If 2002 in Gaza saw the deployment of force in a hidden, fractal manner, this last month’s war in Lebanon appears hot-headed. It looks dangerously imprecise and disproportionate to the crime. The San Francisco Chronicle revealed last week(6) that the IDF’s attack on Southern Lebanon has been fully planned since 2004. The kidnapped soldiers were a trigger for a war that both sides were waiting for. It is worse that it was considered - that this level of infrastructural destruction has been planned for years. According to the report, the IDF bargained on three weeks of attacks to do what they had to - remove Hezbollah and “set Lebanon back 20 years”.(7) The IDF has had to extend the three weeks. Already, southern Lebanon is without major road links, power or airports. Almost a thousand are dead on both sides of the border. 800,000 Lebanese are without homes, impoverished and alienated.

What could be the theory driving this? Surely much blunter ideas drive aerial bombardments. Whatever the lineage of this operational design, one intended result appears to be the emptying of one end of southern Lebanon. In the last few days the nature of the damage shows that cluster bombs have been used by the IDF (and ball bearing bombs by Hezbollah in Northern Israel).(8) Cluster bombs contain smaller bombs, commonly called sub munitions, bomblets, grenades, or mines. Cluster bombs, and ball bearing bombs should never be lobbed into civilian areas - they are too indiscriminate and they leave unexploded ordnance in the fields. Unfortunately the civilians remaining in Southern Lebanon are the ones least able to leave. The International Laws of War state that civilians should not be targeted or used as ‘human shields’(9) but, as Robert Fisk writes, “extraordinary precedents are being set in this Lebanon war.”(10)

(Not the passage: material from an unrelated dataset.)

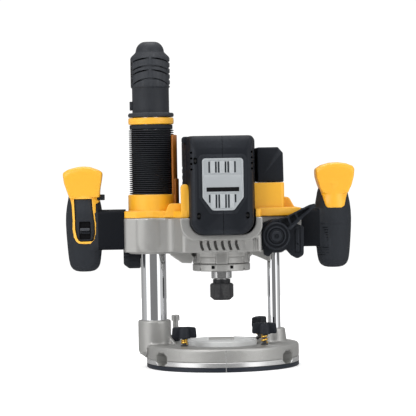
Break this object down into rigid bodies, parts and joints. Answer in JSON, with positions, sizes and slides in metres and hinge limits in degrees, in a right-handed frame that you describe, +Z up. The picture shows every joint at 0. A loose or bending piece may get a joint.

The blurring of the enemy and the civilian population is complete, to the point that traditional words of habitation are being exchanged for more loaded terminology. “These places are not villages. They are military bases in which Hezbollah people are hiding and from which they are operating,” said Israeli Justice Minister Haim Ramon the other day.(11) As in Gaza in 2002, the private domestic domain is the victim as everywhere becomes militarised. Soon homes may not even exist in southern Lebanon, if we read between the lines of Haim Ramon: “All those now in south Lebanon are terrorists who are related in some way to Hezbollah.”

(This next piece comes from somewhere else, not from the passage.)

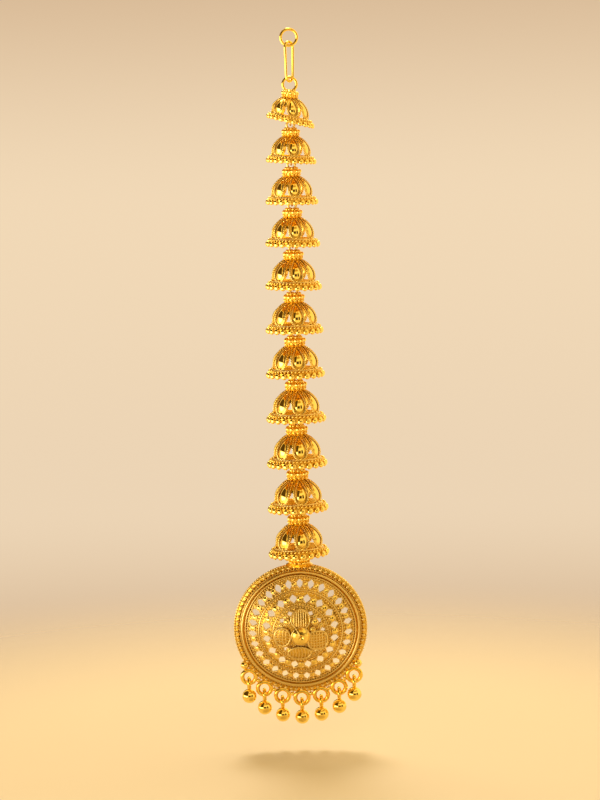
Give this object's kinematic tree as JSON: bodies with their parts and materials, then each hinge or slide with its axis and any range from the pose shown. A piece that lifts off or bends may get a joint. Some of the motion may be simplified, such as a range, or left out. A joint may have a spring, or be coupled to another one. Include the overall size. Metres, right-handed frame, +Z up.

At a distance, it is hard to know where the truth lies - if there is a truth. What we could do is watch it all like hawks, to debate, to defend those forced out of homes, and to become at least as educated in the urban theories of the military as they are familiar with our own.

Peter Johns


1. Log, Issue 7 2006, p53-77. “Lethal Theory” by Eyal Weizman. A short version is available online here: frieze.com/feature_single.asp?f=1165
2. June Segal, Palestine Monitor, November 2002
3. Caroline Glick, Jerusalem Post, Jun 8th 2006
4. dictionaryofwar.org/en-dict/taxonomy/term/30 Ines Weizman, video footage, June 2, 2006 “Dictionary of War is a collaborative platform for creating 100 concepts on the issue of war, to be invented, arranged and presented by scientists, artists, theorists and activists at four public, two-day [in 2006/2007]. The aim is to create key concepts that either play a significant role in current discussions of war, have so far been neglected, or have yet to be created.”
5. Caroline Glick, Jerusalem Post, Jun 8th 2006
6.San Francisco Chronicle, July 21st, 2006
7.2o years quote: Maj. Gen. [res.] Yaacov Amidror talking to Kenneth R. Timmerman, NewsMax.com, Aug. 4, 2006
8. Human Rights Watch, 05.08.06 http://hrw.org/english/docs/2006/08/05/lebano13921.htm
9. en.wikipedia.org/wiki/Laws_of_war
10. The Independent August 5th, 2006 news.independent.co.uk/world/fisk/article1214522.ece
11. Globe and Mail July 28th, 2006



2 comments:

Beatriz Maturana said...
This comment has been removed by a blog administrator.
Beatriz Maturana said...

Now comes news that the cluster bombing reached its peak in the 72 hours prior to the UN ceasefire coming into effect. There are an estimated 100,000 bomblets scattered through the hills and fields and towns of Southern Lebanon.